I just read a beautiful 40-page essay on Aldape in Mexicans on Death Row, by Ricardo Ampudia, the former head of the Mexican consulate in Houston. The author gives a glimpse of the social climate in 1982. The poor Magnolia area of Houston where Aldape landed was “not a bucolic neighborhood” — street fights and gunfire were not that uncommon – and the police were particularly wary, and cynical, that year. They accused Aldape of shooting an officer and then, with the help of unprincipled prosecutors, railroaded Aldape into death row.

“The year 1982 was a tragic one for the Houston Police Department. Four HPD officers died in the line of duty. In addition, anti-immigrant sentiment filled Texans. Congress was debating a new bill [Simpson-Rodino] targeting illegal immigration. Its controversial provisions included penalties against employers who knowingly hired undocumented workers…The Houston newspapers reflected the thought that illegal immigration was ‘causing a national crime wave.’ In addition, the unemployment rate then stood at 9.4 percent, increasing anti-immigrant sentiment, given the fear of U.S. citizens losing their jobs.” (Mexicans on Death Row, 174)

Aldape was charged with murder in the summer of 1982, just a few months after arriving in Texas. Although his court appointed attorney soon asked him to plead guilty to avoid the death penalty, Aldape insisted on his innocence. By October 12 he was convicted.

One day after the guilty verdict, the sentencing proceedings started. The defense called only one witness, Aldape’s mother. “The defense brought none of Aldape’s former teachers, employers or friends from Monterrey. It introduced no records demonstrating that Aldape did not have a criminal record in Mexico or the United States. The defense did not show how assiduously Aldape worked on his family’s behalf. To be sure, the defense lacked the money to obtain much of this material or to fly witnesses to Houston on a day’s notice.” (188)
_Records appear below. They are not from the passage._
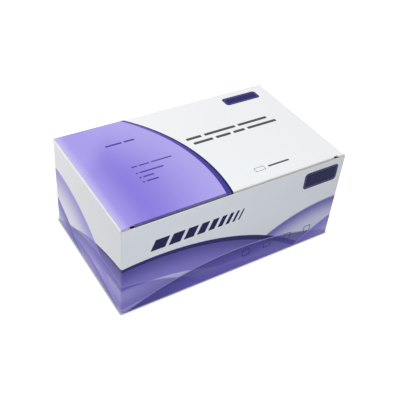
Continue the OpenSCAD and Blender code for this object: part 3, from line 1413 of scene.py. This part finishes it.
@dataclass(frozen=True)
class Studio:
    """A pale floor with a painted contact shadow at the carton's foot, and plain soft light."""

    half_length: float
    half_depth: float
    floor_half: float = 3.0
    floor_colour: str = "f2f2f3"
    seen_floor: str = "b4b4b6"
    # The low glow at the foot, the width over which it rises and the shift of that ring to the left and
    # back paint a contact shadow.
    painted_shadow_glow: float = 0.1
    floor_glow: float = 0.84
    painted_shadow_width: float = 1.6
    painted_shadow_shift: tuple[float, float, float] = (-0.25, 0.4, 0.0)
    far_field: Pair = (350.0, 1500.0)
    sky_colour: str = "eef1f6"
    sky_strength: float = 0.16
    boxes: tuple[Softbox, ...] = (
        Softbox("key_light", (-0.2, 0.3, 1.4), 1.2, 15.2),
        Softbox("side_light", (-0.32, 0.24, 0.24), 0.2, 0.32),
        Softbox("front_light", (-0.08, -0.34, 0.24), 0.2, 0.36, "e2ebfa"),
        Softbox("right_light", (0.46, 0.08, 0.2), 0.2, 0.3),
    )

    def seen_directly(self, sketch: NodeSketch) -> Socket:
        """Mask of camera, mirror and see-through rays."""
        rays = sketch.add("ShaderNodeLightPath").outputs
        return sketch.any_of(rays["Is Camera Ray"], rays["Is Glossy Ray"], rays["Is Transmission Ray"])

    def glow_level(self, sketch: NodeSketch) -> Socket:
        """How much the floor glows: little at the carton's foot, which paints a contact shadow there,
        more beside it, and fully far away.

        Args:
            sketch: The material's tree.

        Returns:
            The glow's strength, from 0 to 1.
        """
        x, y, _ = sketch.parts(sketch.vector("SUBTRACT", sketch.place_mm(), self.painted_shadow_shift))
        past = [
            sketch.math("MAXIMUM", sketch.past(reach, half), 0.0)
            for reach, half in ((x, self.half_length), (y, self.half_depth))
        ]
        away = sketch.length(sketch.point(*past))
        # The dip in the glow at the carton's foot is a painted contact shadow.
        beside = sketch.ramp(away, 0.0, self.painted_shadow_width, self.painted_shadow_glow, self.floor_glow)
        return sketch.plus(beside, sketch.ramp(away, *self.far_field, 0.0, 1.0 - self.floor_glow))

    def lay_floor(self) -> bpy.types.Object:
        """Adds the floor, which glows a little for the camera, keeps its shadows and has a painted
        contact shadow at the carton's foot.

        Returns:
            The floor.
        """
        mesh = bpy.data.meshes.new("floor")
        reach = self.floor_half
        turns = ((-1, -1), (1, -1), (1, 1), (-1, 1))
        corners = [(reach * x, reach * y, 0.0) for x, y in turns]
        mesh.from_pydata(corners, [], [(0, 1, 2, 3)])
        floor = add_object("floor", mesh)
        material = bpy.data.materials.new("pale floor")
        sketch = NodeSketch.fresh(material)
        matt = sketch.add("ShaderNodeBsdfDiffuse")
        seen = self.seen_directly(sketch)
        colour = sketch.mix(seen, rgba(self.floor_colour), rgba(self.seen_floor))
        sketch.feed(matt.inputs["Color"], colour)
        glow = sketch.add("ShaderNodeEmission")
        sketch.feed(glow.inputs["Strength"], sketch.all_of(seen, self.glow_level(sketch)))
        both = sketch.add("ShaderNodeAddShader")
        sketch.feed(both.inputs[0], matt.outputs[0])
        sketch.feed(both.inputs[1], glow.outputs[0])
        output = sketch.add("ShaderNodeOutputMaterial")
        sketch.feed(output.inputs["Surface"], both.outputs[0])
        mesh.materials.append(material)
        return floor

    def light_sky(self) -> None:
        """Gives the world its soft light, and a white look where it is seen directly."""
        world = bpy.data.worlds.new("studio")
        bpy.context.scene.world = world
        sketch = NodeSketch.fresh(world)
        seen = self.seen_directly(sketch)
        sky = sketch.add("ShaderNodeBackground")
        sketch.feed(sky.inputs["Color"], sketch.mix(seen, rgba(self.sky_colour), (1.0, 1.0, 1.0, 1.0)))
        strength = sketch.plus(self.sky_strength, sketch.times(seen, 1.0 - self.sky_strength))
        sketch.feed(sky.inputs["Strength"], strength)
        output = sketch.add("ShaderNodeOutputWorld")
        sketch.feed(output.inputs["Surface"], sky.outputs[0])

    def set_up(self, aim: Vector) -> None:
        """Lays the floor and hangs the lights.

        Args:
            aim: The point that the lights face.
        """
        self.lay_floor()
        self.light_sky()
        for box in self.boxes:
            box.hang(aim)
        log.info("the floor and %d lights are set up", len(self.boxes))


def back_wall_top(carton: bpy.types.Object, back_y: float) -> float:
    """Height of the back wall's cut top edge.

    Args:
        carton: The carton's solid.
        back_y: The back wall's outer face, in millimetres.

    Returns:
        The height in millimetres.
    """
    near_face = 0.2
    tops = [v.co.z for v in carton.data.vertices if v.co.y * METRES_TO_MM > back_y - near_face]
    return max(tops) * METRES_TO_MM


def main() -> None:
    """Builds the camera, the studio and the dressed carton, in that order."""
    logging.basicConfig(level=logging.INFO, format="%(name)s: %(message)s")
    bpy.context.scene.view_settings.view_transform = "Standard"
    CameraStand().place()
    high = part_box("carton")[1] * METRES_TO_MM
    lid_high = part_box("lid")[1] * METRES_TO_MM
    hinge = Vector(frame["joints"][0]["pos_m"]) * METRES_TO_MM
    Studio(high.x, high.y).set_up(Vector((0.0, 0.0, lid_high.z / 2)) * MM)

    carton = Carton(frame["nodes"]["carton"], high.x, high.y, high.z)
    lid = Lid(frame["nodes"]["lid"], high.x, high.y, lid_high.z)
    crease = HingeCrease(
        hinge=hinge,
        wall_top=back_wall_top(carton.node, high.y),
        back_y=high.y,
        half_width=lid_high.x,
    )
    strip = crease.build()
    crease.attach(strip)
    carton.dress([carton.node, strip], BoardFinish("coated carton board"))
    lid.dress([lid.node], BoardFinish("coated lid board"))


if __name__ == "__main__":
    main()
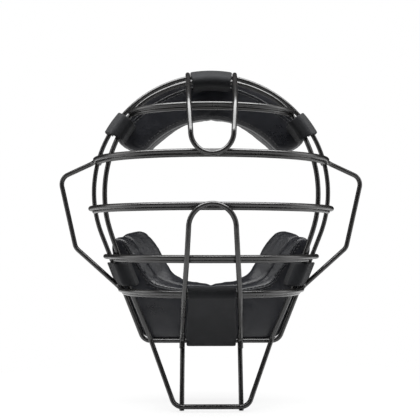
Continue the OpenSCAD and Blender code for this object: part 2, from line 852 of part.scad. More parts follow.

After the prosecutor reminded them that the only character witness for Aldape was his mother, the jury quickly voted to execute him. The Ku Klux Klan demonstrated outside the courthouse: “For once, justice has been served,” “No sympathy for cop killers,” and “Houston will not tolerate illegal alien crimes.” (I moved to Houston in 1982, where I worked for two years. I remember that when my wife and I arrived on our first day in Houston, we were startled by the KIKK Radio sign on a billboard and how it emphasized the three K’s in the ad and proclaimed, “Don’t mess with Houston’s radio station.”)

In 1997, after 15 years and an intense international campaign, Aldape was freed; soon, according to an article by anti-death penalty activist Gloria Rubac, a crowd of 43,000 people in Monterrey at a soccer game rose to their feet at the mention of his name. The appeals judge had declared the actions of the Houston police and prosecutors “were done in bad faith, designed and calculated to obtain a conviction” despite “overwhelming evidence” that Aldape was innocent.

Because Aldape had survived Texas’ horrible death row for so many years, and because once during the long appeals process he was only one day away from being executed, many people honored him and hundreds turned out on both sides of the bridge to cheer him. A Texas vehicle took him halfway across, let him out and took his handcuffs off, and he walked to the Mexico side in April 1997. (That same month, however, 460 other people were still on death row in Texas…many of whom have been killed during the governorship of Rick Perry.)